Paradis fiscaux, entre moralisation et normalisation
"Moralisation" est un bien grand mot. Ne faudrait-il pas plutôt parler de normalisation ? Jérôme Cahuzac semble avoir, à lui seul, plus de pouvoirs que tous les membres du G20 réunis ! On se souvient des grandes déclarations de Nicolas Sarkozy au lendemain de la réunion des dirigeants des 19 pays les plus riches de la planète plus l'Union européenne à Londres en 2009 : l'argent vagabond et les paradis fiscaux, c'est fini ! Certes, la pression a été mise sur certains pays comme la Suisse qui a ensuite conclu des accords sur l'échange d'informations avec la France et l'Allemagne, mais cela n'a fait que pousser les grosses fortunes à migrer vers d'autres places fortes, fiscalement protégées.
Des paradis qui existent encore au sein même de l'Europe
Le Luxembourg et l'Autriche font cavaliers seul sur un point : tous deux refusent toujours de communiquer aux autres pays membres l'identité des titulaires étrangers qui possèdent des comptes dans leurs banques. Hier, le Luxembourg a ouvert une porte vers plus de clarté mais pour y parvenir réellement, il lui faudra faire face à une forte opposition politique interne, notamment celle des jeunes libéraux. De son côté, l'Autriche a fait savoir qu'il était hors de question de bouger. Et puis ont peut penser aussi à Monaco, voire Londres, véritable plateforme de la finance internationale. On verra si François Hollande en parle ce soir avec le Premier ministre britannique David CAMERON qui vient le voir à l'Elysée.
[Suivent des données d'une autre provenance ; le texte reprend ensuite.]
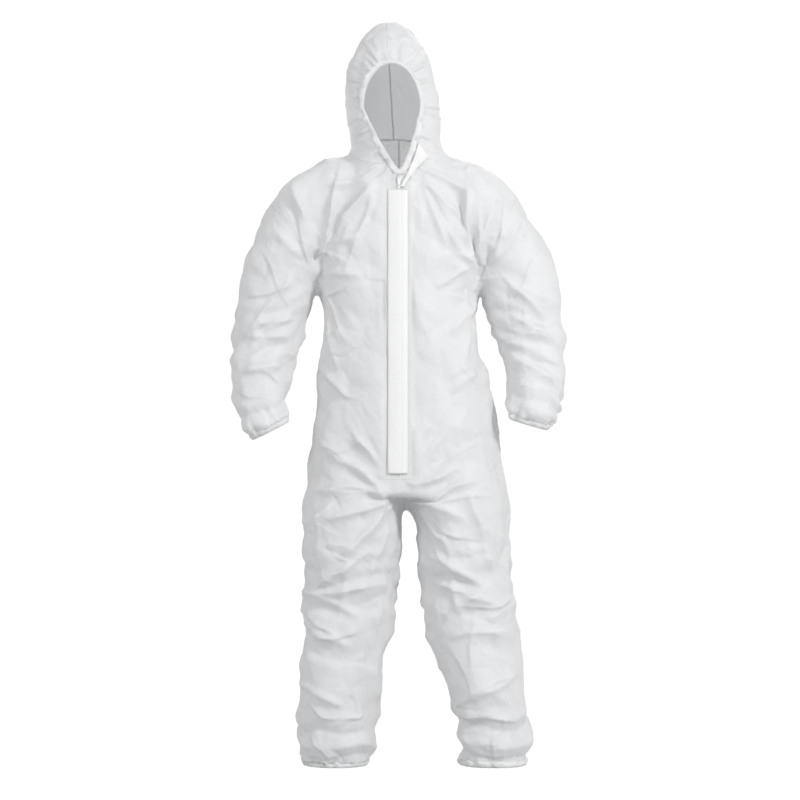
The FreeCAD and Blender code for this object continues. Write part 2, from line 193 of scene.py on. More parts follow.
LEG = {      # height, low x, high x, front y, back y
    LEFT: (
        (0.760, 0.030, 0.236, -0.112, 0.128),
        (0.655, 0.014, 0.262, -0.128, 0.130),
        (0.600, 0.029, 0.268, -0.124, 0.122),
        (0.539, 0.038, 0.273, -0.116, 0.112),
        (0.453, 0.046, 0.280, -0.108, 0.102),
        (0.367, 0.060, 0.285, -0.102, 0.096),
        (0.280, 0.078, 0.294, -0.102, 0.094),
        (0.194, 0.106, 0.305, -0.100, 0.090),
        (0.108, 0.134, 0.309, -0.097, 0.086),
        (0.055, 0.141, 0.311, -0.096, 0.084),
        (0.010, 0.148, 0.304, -0.086, 0.076),
    ),
    RIGHT: (
        (0.760, -0.196, 0.016, -0.112, 0.128),
        (0.655, -0.222, 0.010, -0.128, 0.130),
        (0.600, -0.228, 0.008, -0.124, 0.122),
        (0.539, -0.228, 0.010, -0.116, 0.112),
        (0.453, -0.222, 0.001, -0.108, 0.102),
        (0.367, -0.233, -0.012, -0.102, 0.096),
        (0.280, -0.232, -0.028, -0.102, 0.094),
        (0.194, -0.231, -0.040, -0.100, 0.090),
        (0.108, -0.234, -0.058, -0.097, 0.086),
        (0.055, -0.235, -0.068, -0.096, 0.084),
        (0.010, -0.226, -0.076, -0.086, 0.076),
    ),
}
CUFF_TILT = {LEFT: 0.30, RIGHT: 0.50}     # how far each cuff's mouth turns in towards the body
CUFF_RISE = {LEFT: 0.010, RIGHT: -0.006}
ANKLE_Z = 0.012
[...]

Peut-on réellement mettre tout le monde d'accord ? *
Dire que l'Europe va se mettre d'équerre grâce à Jérôme Cahuzac pour lutter contre "la finance folle" – comme dirait le ministre Michel Sapin – est faux. Le vrai coup de semonce est probablement parti du grand casino chypriote : souvenez-vous du message maladroitement lancé par le Président de l'Eurogroupe : si un système bancaire dépasse la ligne jaune, ce sont les clients, les grands déposants, qui seront mis à contribution. Le Commissaire européens Oli Rehn l'a d'ailleurs – comme par hasard – rappelé ce week-end. L'Europe a effectivement tout son rôle à jouer dans cette aventure avec fermeté. Les Etats-Unis l'ont fait avec la loi Facta qui permet un échange d'informations automatique sur les capitaux placés par les ressortissants étrangers. Pourquoi ne pas s'en inspirer ? Dans tous les cas, attention au retour des formules faciles comme " le choc de moralité " que veut créer le Président de la République François Hollande. Dans l'état actuel de l'opinion, le poids des mots ne saurait remplacer le choc de l'action concrète et efficace. Il est révolu le temps des simples et douces déclarations d'intentions.